§ **Entries provided**

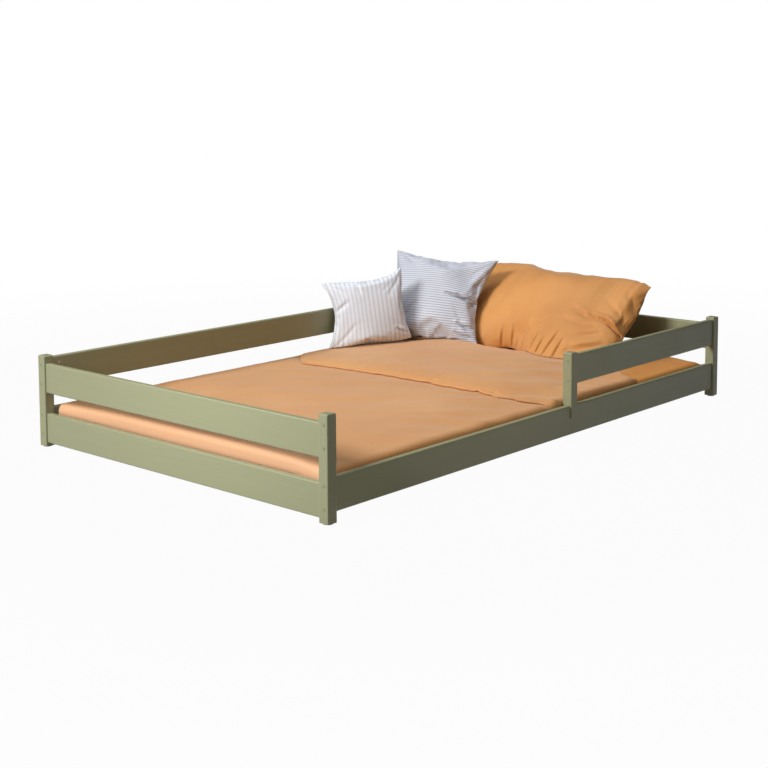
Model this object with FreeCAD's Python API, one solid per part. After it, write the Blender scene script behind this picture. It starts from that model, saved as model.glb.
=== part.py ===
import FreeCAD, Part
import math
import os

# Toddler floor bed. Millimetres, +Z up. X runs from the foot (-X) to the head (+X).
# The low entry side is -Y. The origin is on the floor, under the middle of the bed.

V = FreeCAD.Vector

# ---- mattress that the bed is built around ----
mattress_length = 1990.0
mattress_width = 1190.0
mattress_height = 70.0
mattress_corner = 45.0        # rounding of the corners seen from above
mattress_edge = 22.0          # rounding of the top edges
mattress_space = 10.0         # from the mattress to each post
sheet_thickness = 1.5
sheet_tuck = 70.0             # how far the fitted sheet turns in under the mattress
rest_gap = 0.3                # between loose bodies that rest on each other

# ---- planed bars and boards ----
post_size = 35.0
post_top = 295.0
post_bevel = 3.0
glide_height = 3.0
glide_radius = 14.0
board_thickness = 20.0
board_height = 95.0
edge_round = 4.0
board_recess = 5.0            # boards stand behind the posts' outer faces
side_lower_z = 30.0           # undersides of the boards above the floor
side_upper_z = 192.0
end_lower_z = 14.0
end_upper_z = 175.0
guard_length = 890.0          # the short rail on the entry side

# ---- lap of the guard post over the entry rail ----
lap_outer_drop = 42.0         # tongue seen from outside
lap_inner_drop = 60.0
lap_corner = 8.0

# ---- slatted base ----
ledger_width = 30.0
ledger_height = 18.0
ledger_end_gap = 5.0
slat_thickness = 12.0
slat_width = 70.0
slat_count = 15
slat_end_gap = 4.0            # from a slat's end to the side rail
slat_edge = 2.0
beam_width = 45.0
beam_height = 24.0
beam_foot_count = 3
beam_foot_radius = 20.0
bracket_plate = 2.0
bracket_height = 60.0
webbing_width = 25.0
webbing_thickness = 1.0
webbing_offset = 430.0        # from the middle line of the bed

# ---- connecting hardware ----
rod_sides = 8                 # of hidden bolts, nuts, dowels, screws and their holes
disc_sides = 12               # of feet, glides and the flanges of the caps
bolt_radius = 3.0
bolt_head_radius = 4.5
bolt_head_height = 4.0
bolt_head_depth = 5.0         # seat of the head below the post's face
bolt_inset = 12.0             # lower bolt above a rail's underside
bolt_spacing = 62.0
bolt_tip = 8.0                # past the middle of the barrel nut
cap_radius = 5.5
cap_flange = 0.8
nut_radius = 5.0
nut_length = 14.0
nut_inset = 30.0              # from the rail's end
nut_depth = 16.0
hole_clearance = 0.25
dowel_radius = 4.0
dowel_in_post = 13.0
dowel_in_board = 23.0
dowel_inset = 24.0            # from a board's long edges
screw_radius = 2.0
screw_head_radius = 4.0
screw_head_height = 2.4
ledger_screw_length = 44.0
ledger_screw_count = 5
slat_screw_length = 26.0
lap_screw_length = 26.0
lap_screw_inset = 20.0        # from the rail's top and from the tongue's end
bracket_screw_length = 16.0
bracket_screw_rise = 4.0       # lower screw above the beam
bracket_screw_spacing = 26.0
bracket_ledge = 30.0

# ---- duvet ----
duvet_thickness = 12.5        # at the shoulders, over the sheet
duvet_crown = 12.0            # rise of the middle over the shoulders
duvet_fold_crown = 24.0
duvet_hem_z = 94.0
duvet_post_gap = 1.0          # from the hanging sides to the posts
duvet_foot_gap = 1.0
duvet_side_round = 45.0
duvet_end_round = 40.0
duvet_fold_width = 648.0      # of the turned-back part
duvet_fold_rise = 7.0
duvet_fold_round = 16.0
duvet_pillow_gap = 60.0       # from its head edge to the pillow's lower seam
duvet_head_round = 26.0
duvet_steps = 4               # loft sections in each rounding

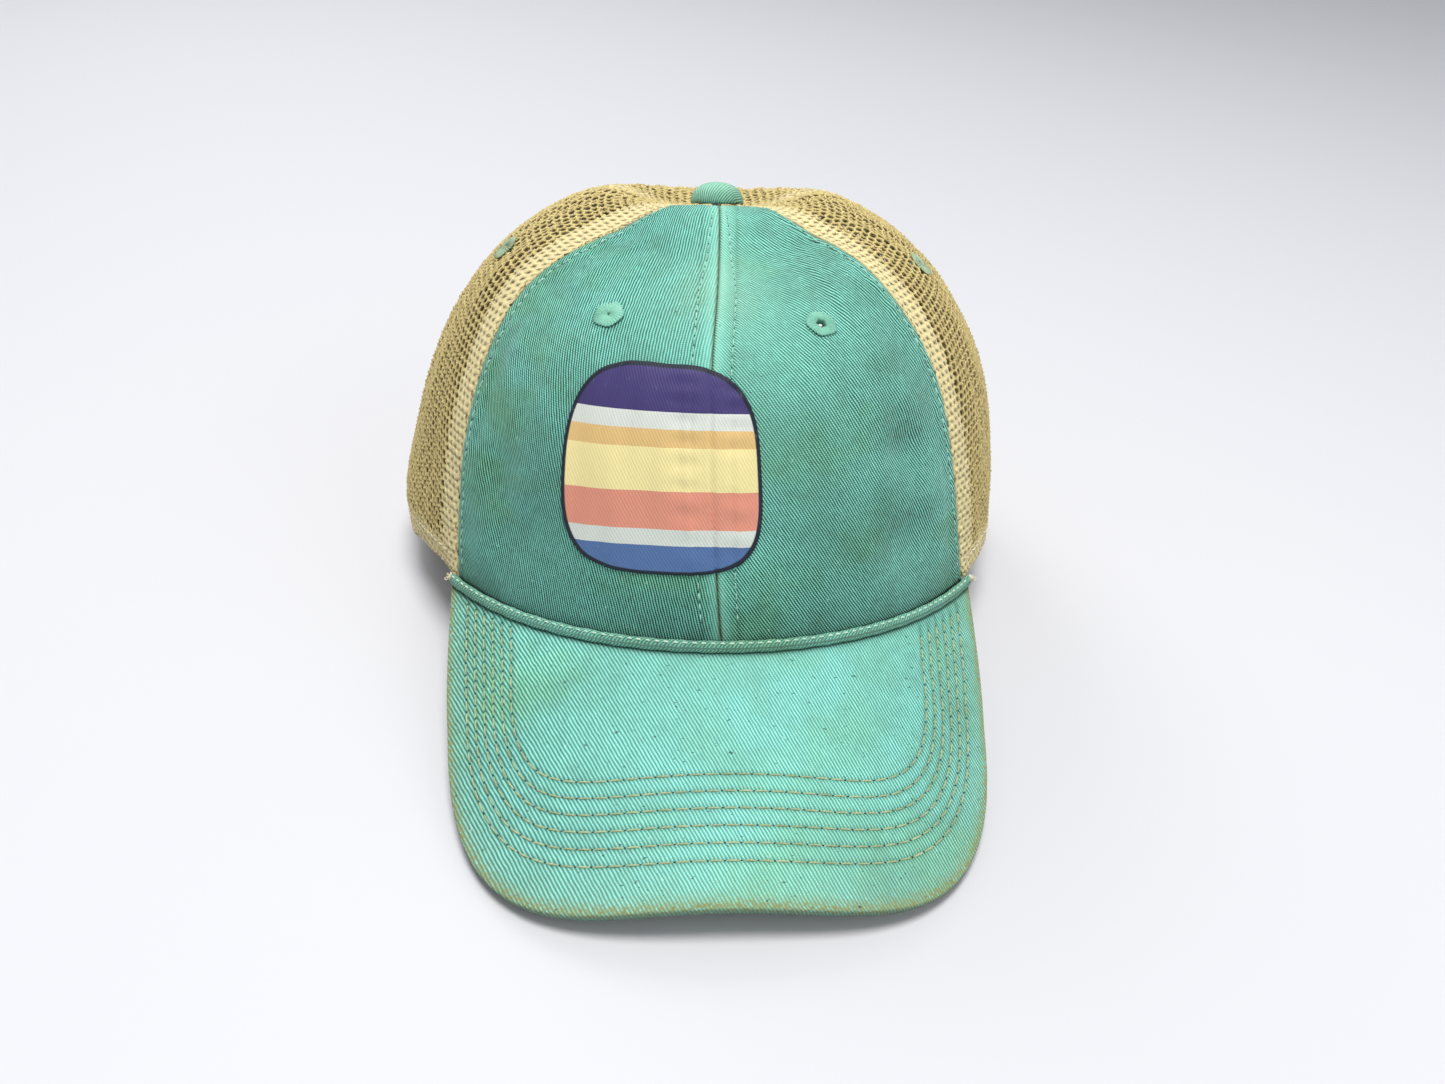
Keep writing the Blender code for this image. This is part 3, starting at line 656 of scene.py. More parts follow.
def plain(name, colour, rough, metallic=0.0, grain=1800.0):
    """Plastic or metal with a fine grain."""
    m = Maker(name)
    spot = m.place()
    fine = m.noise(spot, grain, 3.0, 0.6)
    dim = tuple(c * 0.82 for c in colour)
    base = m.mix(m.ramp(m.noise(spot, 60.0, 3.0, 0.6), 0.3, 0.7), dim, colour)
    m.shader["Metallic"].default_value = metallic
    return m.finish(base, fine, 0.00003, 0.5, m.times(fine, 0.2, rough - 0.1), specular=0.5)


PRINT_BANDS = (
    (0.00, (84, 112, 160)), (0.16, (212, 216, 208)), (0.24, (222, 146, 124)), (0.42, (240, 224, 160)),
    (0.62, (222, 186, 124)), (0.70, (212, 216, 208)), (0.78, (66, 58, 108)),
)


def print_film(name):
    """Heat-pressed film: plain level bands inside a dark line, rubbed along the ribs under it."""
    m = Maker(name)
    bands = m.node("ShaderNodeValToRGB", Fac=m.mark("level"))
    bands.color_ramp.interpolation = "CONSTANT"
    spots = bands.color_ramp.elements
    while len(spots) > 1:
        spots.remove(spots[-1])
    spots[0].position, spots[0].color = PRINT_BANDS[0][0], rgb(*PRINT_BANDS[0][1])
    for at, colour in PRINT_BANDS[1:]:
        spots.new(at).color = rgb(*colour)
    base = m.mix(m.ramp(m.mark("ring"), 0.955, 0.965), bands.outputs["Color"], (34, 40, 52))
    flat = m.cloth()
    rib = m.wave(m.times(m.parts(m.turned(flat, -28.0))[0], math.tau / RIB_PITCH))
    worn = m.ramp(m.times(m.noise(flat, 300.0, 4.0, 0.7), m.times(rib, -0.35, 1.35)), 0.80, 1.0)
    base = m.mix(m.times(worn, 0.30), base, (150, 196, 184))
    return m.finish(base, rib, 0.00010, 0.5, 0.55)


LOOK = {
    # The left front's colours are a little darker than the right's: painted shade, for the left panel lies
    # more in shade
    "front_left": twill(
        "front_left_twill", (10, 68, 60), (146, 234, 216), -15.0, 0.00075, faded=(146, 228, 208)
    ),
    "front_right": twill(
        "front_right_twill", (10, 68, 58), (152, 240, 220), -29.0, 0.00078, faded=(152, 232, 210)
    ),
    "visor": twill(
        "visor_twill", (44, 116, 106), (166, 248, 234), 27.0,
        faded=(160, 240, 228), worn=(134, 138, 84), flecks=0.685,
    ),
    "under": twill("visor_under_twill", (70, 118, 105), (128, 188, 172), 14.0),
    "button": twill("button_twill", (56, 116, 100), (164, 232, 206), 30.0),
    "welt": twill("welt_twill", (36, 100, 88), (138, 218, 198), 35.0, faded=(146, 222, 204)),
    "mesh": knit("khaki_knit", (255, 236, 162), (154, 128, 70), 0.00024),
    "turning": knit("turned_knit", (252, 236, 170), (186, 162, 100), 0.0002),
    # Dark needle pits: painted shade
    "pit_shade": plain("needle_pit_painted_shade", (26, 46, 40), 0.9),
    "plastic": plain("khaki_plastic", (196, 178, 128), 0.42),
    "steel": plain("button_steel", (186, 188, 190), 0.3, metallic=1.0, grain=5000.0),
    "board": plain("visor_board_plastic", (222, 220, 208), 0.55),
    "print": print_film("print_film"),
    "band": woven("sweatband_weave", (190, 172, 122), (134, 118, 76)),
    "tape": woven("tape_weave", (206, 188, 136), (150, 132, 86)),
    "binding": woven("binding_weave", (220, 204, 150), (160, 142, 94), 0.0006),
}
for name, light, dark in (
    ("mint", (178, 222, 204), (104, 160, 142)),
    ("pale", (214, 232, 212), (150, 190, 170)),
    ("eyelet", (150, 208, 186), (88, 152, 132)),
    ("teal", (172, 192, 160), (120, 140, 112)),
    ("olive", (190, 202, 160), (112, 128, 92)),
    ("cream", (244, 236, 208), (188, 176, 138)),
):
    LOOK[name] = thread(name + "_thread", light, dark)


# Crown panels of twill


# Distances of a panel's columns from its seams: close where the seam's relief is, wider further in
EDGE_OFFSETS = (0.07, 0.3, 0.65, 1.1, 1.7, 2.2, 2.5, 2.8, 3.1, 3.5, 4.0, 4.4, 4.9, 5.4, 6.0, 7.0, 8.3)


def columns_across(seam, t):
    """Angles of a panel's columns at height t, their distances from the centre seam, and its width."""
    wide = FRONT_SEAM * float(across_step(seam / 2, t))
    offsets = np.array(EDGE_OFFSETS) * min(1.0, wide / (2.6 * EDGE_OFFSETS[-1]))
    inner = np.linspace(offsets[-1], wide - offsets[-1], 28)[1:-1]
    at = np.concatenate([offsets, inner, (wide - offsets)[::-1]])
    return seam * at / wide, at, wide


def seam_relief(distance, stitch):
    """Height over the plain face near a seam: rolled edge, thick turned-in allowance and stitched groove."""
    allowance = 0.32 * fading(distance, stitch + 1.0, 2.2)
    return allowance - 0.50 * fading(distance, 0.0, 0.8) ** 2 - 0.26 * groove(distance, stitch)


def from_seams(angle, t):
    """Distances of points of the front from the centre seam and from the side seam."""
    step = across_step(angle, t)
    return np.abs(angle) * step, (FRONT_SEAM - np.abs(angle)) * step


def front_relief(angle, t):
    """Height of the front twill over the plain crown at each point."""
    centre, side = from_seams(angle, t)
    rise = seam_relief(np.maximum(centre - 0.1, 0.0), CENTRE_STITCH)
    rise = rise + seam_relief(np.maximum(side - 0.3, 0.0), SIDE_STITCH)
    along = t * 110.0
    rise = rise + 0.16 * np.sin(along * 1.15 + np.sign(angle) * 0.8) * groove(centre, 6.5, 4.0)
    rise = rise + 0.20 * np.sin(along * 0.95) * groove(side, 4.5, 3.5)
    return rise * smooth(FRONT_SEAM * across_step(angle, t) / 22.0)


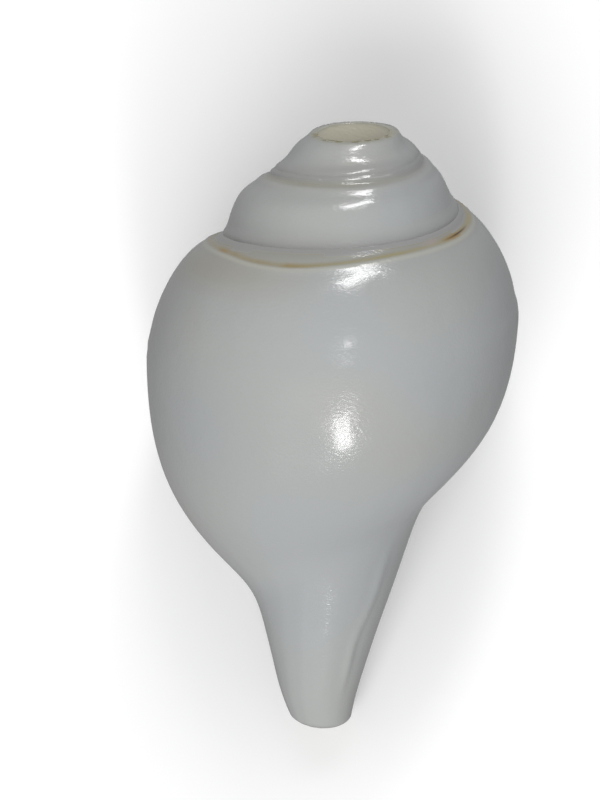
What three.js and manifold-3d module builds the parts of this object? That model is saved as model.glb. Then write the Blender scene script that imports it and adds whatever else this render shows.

§ **Task description**
The lines from the start of the entries above through the line containing "rest_gap = 0.3" are the ones to return, please; copy them exactly and include both ends.

§ **Response to the exercise**
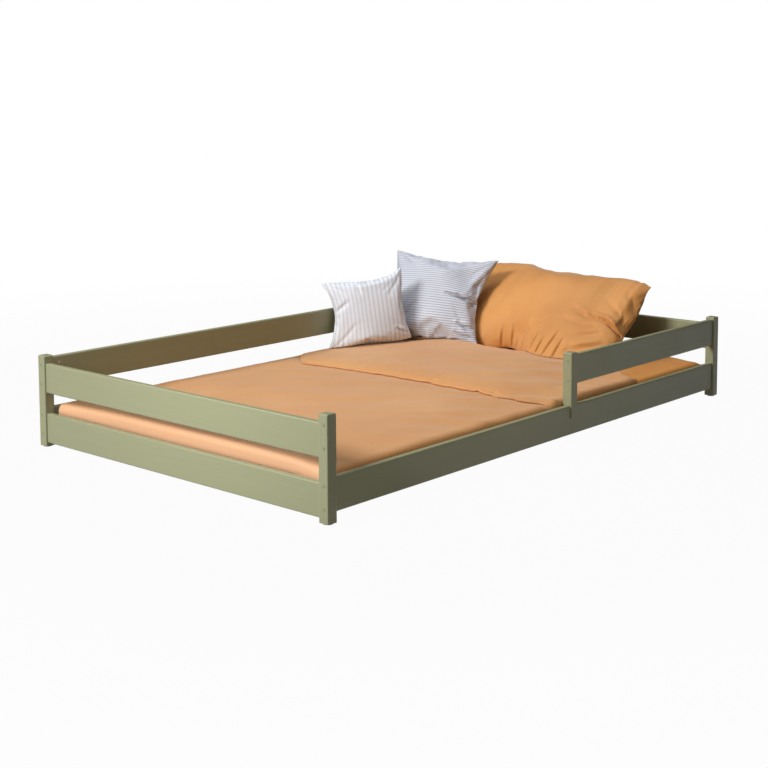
Model this object with FreeCAD's Python API, one solid per part. After it, write the Blender scene script behind this picture. It starts from that model, saved as model.glb.
=== part.py ===
import FreeCAD, Part
import math
import os

# Toddler floor bed. Millimetres, +Z up. X runs from the foot (-X) to the head (+X).
# The low entry side is -Y. The origin is on the floor, under the middle of the bed.

V = FreeCAD.Vector

# ---- mattress that the bed is built around ----
mattress_length = 1990.0
mattress_width = 1190.0
mattress_height = 70.0
mattress_corner = 45.0        # rounding of the corners seen from above
mattress_edge = 22.0          # rounding of the top edges
mattress_space = 10.0         # from the mattress to each post
sheet_thickness = 1.5
sheet_tuck = 70.0             # how far the fitted sheet turns in under the mattress
rest_gap = 0.3                # between loose bodies that rest on each other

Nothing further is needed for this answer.